On November 28, 1948, plaintiff was the owner of a 1941 model Chevrolet 2-door sedan automobile, then worth $1,000, which automobile, at or about three-thirty p. m. of said day, was being operated with plaintiff's consent by one Santo Augustine northerly on and along Rogers street in the city of Bucyrus, Ohio.

Rogers street then had a hard surface, was duly dedicated and open for travel, and was then intersected by Lucas street, likewise hard surfaced, duly dedicated and open for public traffic.

Rogers street runs in a general northerly and southerly direction, Lucas street runs in a general easterly and westerly direction, and the two streets intersect at right angles.

At the aforementioned time, defendant Goodwin was operating a certain automobile in a westerly direction on and along Lucas street in the city at a rate of speed of not less than forty miles per hour.

As Augustine approached Lucas street, he looked in both directions for vehicles on Lucas street and, seeing none, proceeded to and did enter into the aforementioned intersection, when suddenly the *161 defendant Goodwin, traveling westerly in the automobile driven by him, without stopping his automobile or decreasing its speed drove directly into the path of travel of the automobile within the intersection driven by Santo Augustine, so as to cause the two automobiles to collide. The automobile of plaintiff was damaged beyond repair and reduced to a fair value of $250.

Plaintiff alleged further that said defendant Goodwin was, by his conduct and acts as hereinbefore set forth, negligent in causing such collision, in that he failed to look for other automobiles on such streets, failed to decrease the speed of the automobile driven by him, and failed to stop the automobile driven by him, when he knew, or by the exercise of due and ordinary care and caution should have known, by seeing, the automobile of plaintiff coming toward and into the intersection at said time and place, all of which aforestated acts and conduct on part of defendant were the direct and proximate cause of the injuries and damages to said automobile of the plaintiff, without any fault or negligence on the part of the plaintiff, thereby causing plaintiff her loss in the way of damages in the amount of $750.

Plaintiff prayed for damages in the amount of $750 and for costs of suit.

In his answer to the petition defendant Goodwin admitted that on the date charged in the petition plaintiff was the owner of the automobile of which she alleged she was the owner; that on the day and at the time of day alleged in the petition, such automobile was being operated with plaintiff's consent by Augustine in a northerly direction on Rogers street as alleged in the petition; and that such street then had a hard surface and was a duly dedicated street and open for traffic.
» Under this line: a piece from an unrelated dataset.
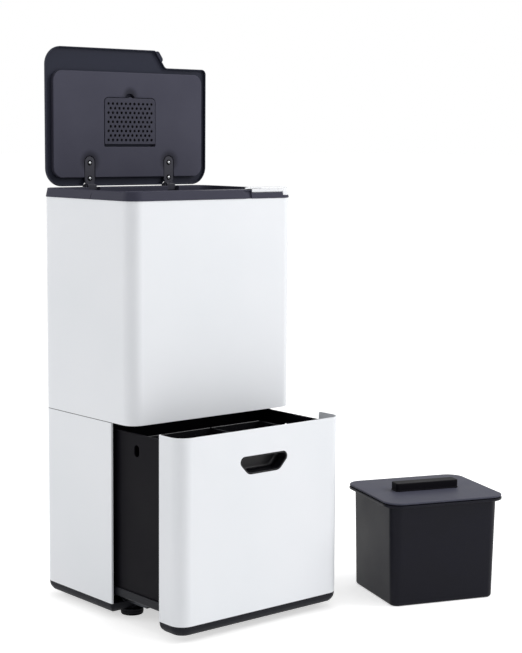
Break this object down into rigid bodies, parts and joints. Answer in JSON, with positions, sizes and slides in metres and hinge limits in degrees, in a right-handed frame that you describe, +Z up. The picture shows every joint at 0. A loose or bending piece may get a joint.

Defendant Goodwin further admitted *162 that the street was intersected by Lucas street, likewise hard-surfaced, duly dedicated and open for travel, and that said streets run in the general directions alleged in the petition, and intersected at right angles. Defendant Goodwin admitted further that at the time aforesaid he was operating a certain automobile in a westerly direction on and along Lucas street in the city of Bucyrus, Ohio, and admitted that a collision of such cars occurred in the intersection.

Defendant Goodwin denied that the collision occurred in the manner set forth in plaintiff's petition and for the reasons therein set forth, and denied each and every statement and allegation contained in plaintiff's petition not expressly admitted in the answer to be true.

Answering further, defendant Goodwin denied that he was in any manner careless, negligent, or reckless in the operation of his automobile, and stated that the collision resulted from the negligence of the operator of plaintiff's automobile, and that any damages sustained by the plaintiff were the proximate result of the carelessness and negligence of the driver and operator of plaintiff's automobile.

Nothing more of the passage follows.